Ne zaman iyiliksivari bir şey yapmaya kalksam içimde ki şeytanın fısıldamasını yahut karakter çatışmasında ki kötü karakterin sesini yahut alt benliğimde biriktirdiğim olumsuzlukların su üzerine çıkmasının etkilerine maruz kalıyorum…
Bu seslere sonsuz sayıda örnekler verebilirim:
*Annemin menekşelerini ıslamamı istediğinde: -Dök mınakodumun menekşelerinin dibine çamaşır suyunu… İçsinler kana kana… Ulan onların ilaçları gübreleri senin harçlığından kesiliyo… Aç oğlum gözünü yaeee bu kökten bacaksızlar çiçek verecek diye senin gül yüzün mü solsun haaa??
*Babam TV kumandasını uzatmamı istediğinde: -Sikicem tv kumandasını deyip vur yere ikiye bölünsün.. Nasılsa senin izlediğin programı izlemiyo bi türlü gidio hödük hödük belgesel izliyo oğlum… İki aslanın sikişmesini izliycek diye ona uşaklık etmek zorunda mısın lan…
*Bakkala giderken komşu bir şey isteyince: -Kapıcısısın sanki… Kocası ile bütün gece sikişirken seni uyutmazken kalk şimdi git ona ekmek al süt al yoğurt al… Besle kancığı ki akşama performansı artsın indirsin zemini üzerine mıcırığını çıkarsın senin… Lan amınakodumun salağı söyle lan ekmek alırım amma orgazm olurken anırmayın de karyolayı gıcırdatmayın de lan…
*Markette fiyatları karıştırıp “bunun fiyatı nedir” diye sorulduğunda: -Gözünü sikeyim baksana orda yazıyo elindekini oku sonra bak ordan yazanların arasından bul işte… Beynine kodumun reader mıyım lan ben adobe reader mıyım ???
*Alışverişte giyip beğenmediğim an satış danışmanının “bence çok yakıştı” demesi üzerine: - sana sordum mu yavşak??? Ben aynada kendimi görebiliyorum beğenmediysem vardır bir bildiğim… Sen sattığından prim alacaksın diye bu rezil şeyi üzerimde gezdireceğimi mi sanıyorsun dangalak???

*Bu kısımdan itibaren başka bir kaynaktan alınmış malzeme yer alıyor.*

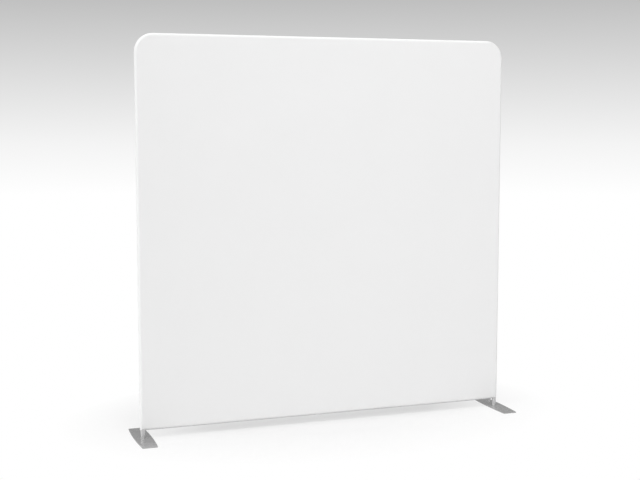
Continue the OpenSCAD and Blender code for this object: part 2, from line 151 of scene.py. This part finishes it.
class Finish:
    """A material, or the world where one is given, and the nodes that it is made of."""

    def __init__(self, name, world=None):
        self.holder = world or bpy.data.materials.new(name)
        self.holder.use_nodes = True
        self.tree = self.holder.node_tree
        self.tree.nodes.clear()

    def node(self, kind, settings=None, values=(), output=0):
        made = self.tree.nodes.new(kind)
        for name, value in (settings or {}).items():
            if name == "stops":
                shade_stops(made.color_ramp, value)
            else:
                setattr(made, name, value)
        named = values.items() if isinstance(values, dict) else enumerate(values)
        for key, value in named:
            if isinstance(value, Tone):
                self.tree.links.new(value.socket, made.inputs[key])
            else:
                made.inputs[key].default_value = value
        return Tone(self, made.outputs[output] if made.outputs else None)

    def place(self, scale=(1, 1, 1), move=(0, 0, 0)):
        """Object coordinates in metres, scaled along each axis and then moved."""
        here = self.node("ShaderNodeTexCoord", output=3)
        return self.node(
            "ShaderNodeMapping", {}, {"Vector": here, "Location": move, "Scale": scale}
        )

    def noise(self, where, scale, detail=2.0, rough=0.5):
        return self.node(
            "ShaderNodeTexNoise",
            {"noise_dimensions": "3D"},
            {"Vector": where, "Scale": scale, "Detail": detail, "Roughness": rough},
        )

    def mixed(self, share, first, second):
        """A colour between two, by a share from 0 to 1."""
        first, second = (
            colour if isinstance(colour, Tone) else (*colour, 1)
            for colour in (first, second)
        )
        return self.node(
            "ShaderNodeMix",
            {"data_type": "RGBA", "clamp_factor": True},
            {0: share, 6: first, 7: second},
            output=2,
        )

    def bump(self, height, deep, strength=1.0):
        return self.node(
            "ShaderNodeBump",
            {},
            {"Strength": strength, "Distance": deep, "Height": height},
        )

    def surface(self, **sockets):
        values = {name.replace("_", " "): value for name, value in sockets.items()}
        shader = self.node("ShaderNodeBsdfPrincipled", {}, values)
        self.node("ShaderNodeOutputMaterial", {}, {"Surface": shader})
        return self.holder


def shade_stops(ramp, stops):
    """Gives a ramp its stops, each with its place and its grey."""
    while len(ramp.elements) < len(stops):
        ramp.elements.new(0.5)
    for element, (at, shade) in zip(ramp.elements, stops):
        element.position = at
        element.color = (shade, shade, shade, 1)


def grey(shade):
    return (shade, shade, shade)


# ---------- finishes ----------


def knitted_cloth():
    """White warp knit: fine upright ribs crossed by rows of slanting loops."""
    cloth = Finish("white_stretch_knit")
    rib_pitch, row_pitch = 0.9 * MM, 0.7 * MM
    laid = cloth.node("ShaderNodeUVMap", {"uv_map": "cloth"})
    across = cloth.node("ShaderNodeSeparateXYZ", {}, [laid], output=0)
    upward = cloth.node("ShaderNodeSeparateXYZ", {}, [laid], output=1)
    ribs = across / rib_pitch
    slant = ribs.zigzag(0.5)
    loops = (upward / row_pitch + slant).wave()
    knit = ribs.wave() * 0.6 + loops * 0.4
    cloudy = cloth.noise(cloth.place(), 2.3, 3)
    yarn = cloth.noise(cloth.place((1, 1, 0.2)), 900, 1)
    share = knit * 0.35 + cloudy * 0.4 + yarn * 0.25
    return cloth.surface(
        Base_Color=cloth.mixed(share, grey(0.868), grey(0.906)),
        Roughness=knit * -0.08 + 0.9,
        Normal=cloth.bump(knit + yarn * 0.3, 0.12 * MM, 0.5),
        Specular_IOR_Level=0.25,
        Sheen_Weight=0.08,
        Sheen_Roughness=0.4,
    )


def woven_band():
    """Zip tape: a herringbone of fine twill lines."""
    band = Finish("white_zip_tape_weave")
    bone_pitch, twill_pitch, weft_pitch = 2.4 * MM, 0.8 * MM, 0.45 * MM
    here = band.place()
    along = band.node("ShaderNodeSeparateXYZ", {}, [here], output=0)
    across = band.node("ShaderNodeSeparateXYZ", {}, [here], output=1)
    lean = (across / bone_pitch).zigzag(0.5)
    twill = (along / twill_pitch + lean * 2.0).wave()
    weft = (across / weft_pitch).wave()
    weave = twill * 0.7 + weft * 0.3
    return band.surface(
        Base_Color=band.mixed(weave, grey(0.8), grey(0.88)),
        Roughness=weave * -0.1 + 0.85,
        Normal=band.bump(weave, 0.12 * MM, 0.6),
        Specular_IOR_Level=0.3,
    )


def nylon_coil():
    """White nylon filament with a faint cloudiness."""
    coil = Finish("white_nylon_coil")
    cloudy = coil.noise(coil.place(), 260, 2)
    return coil.surface(
        Base_Color=coil.mixed(cloudy, grey(0.82), grey(0.88)),
        Roughness=cloudy * 0.12 + 0.32,
        Normal=coil.bump(cloudy, 0.05 * MM, 0.3),
    )


def sewing_thread():
    """White twisted thread: plies wind round each stitch."""
    thread = Finish("white_sewing_thread")
    ply_pitch = 0.32 * MM
    here = thread.place()
    along = thread.node("ShaderNodeSeparateXYZ", {}, [here], output=0)
    across = thread.node("ShaderNodeSeparateXYZ", {}, [here], output=1)
    plies = ((along + across) / ply_pitch).wave()
    return thread.surface(
        Base_Color=thread.mixed(plies, grey(0.8), grey(0.9)),
        Roughness=plies * -0.1 + 0.7,
        Normal=thread.bump(plies, 0.06 * MM, 0.6),
    )


def metal(name, dark, light, rough, grain=(1, 1, 1), fine=900, deep=0.02, bright=1.0):
    """Metal with fine marks, drawn out along the axes where its grain is below 1.

    Bare metal is fully bright, and a grey coat with metal flakes in it is less so."""
    worn = Finish(name)
    marks_spread, cloud_spread = 0.1, 0.06
    marks = worn.noise(worn.place(grain), fine, 3, 0.6)
    cloudy = worn.noise(worn.place(), 14, 3)
    share = marks * 0.6 + cloudy * 0.4
    smoothest = rough - marks_spread / 2 - cloud_spread / 2
    return worn.surface(
        Base_Color=worn.mixed(share, grey(dark), grey(light)),
        Metallic=bright,
        Roughness=marks * marks_spread + cloudy * cloud_spread + smoothest,
        Normal=worn.bump(marks, deep * MM, 0.35),
    )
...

Bunun gibi birçok örnekle sınırsızlaştırabileceğim iç manyağımın sesinin örnekleri ile dolu beynim… Bazen kendimden şüphe duymuyor değilim “yaee iki karakterli biriysem” diye… İç olumsuzluklar ve seslerden arınmanın yolunun yoga olduğunu okudum geçen bir mecmuada… Bugün başladım… Daha bacaklarıma şekle sokamasam da güneşi selamlayabiliyorum… “sunyata” isimli bir yoga parçasının da müdavimi oldum bir günde… Hemen İpad’ime attım her fırsatta dinliyorum… Daha pek bir şey yok gibi çünkü şehir içi serviste yanıma oturan adama resmen yumruk atasım geldi…. “Sarımsak yersin haaa sarımsak yersin haa” diyerek ağzına ağzına indirmek istedim yumruklarımı ama hemen “sunyata” açıp kendimi rahatlattım… Eve geldiğim gibi yoga yaptım yine…
Bakalım neler olacak göreceğiz… Tek temennim yoga ile iç sesimden kurtulmak… Zamanla olacak eminim… Neyse hala vajinaya bayılıyorum…(!)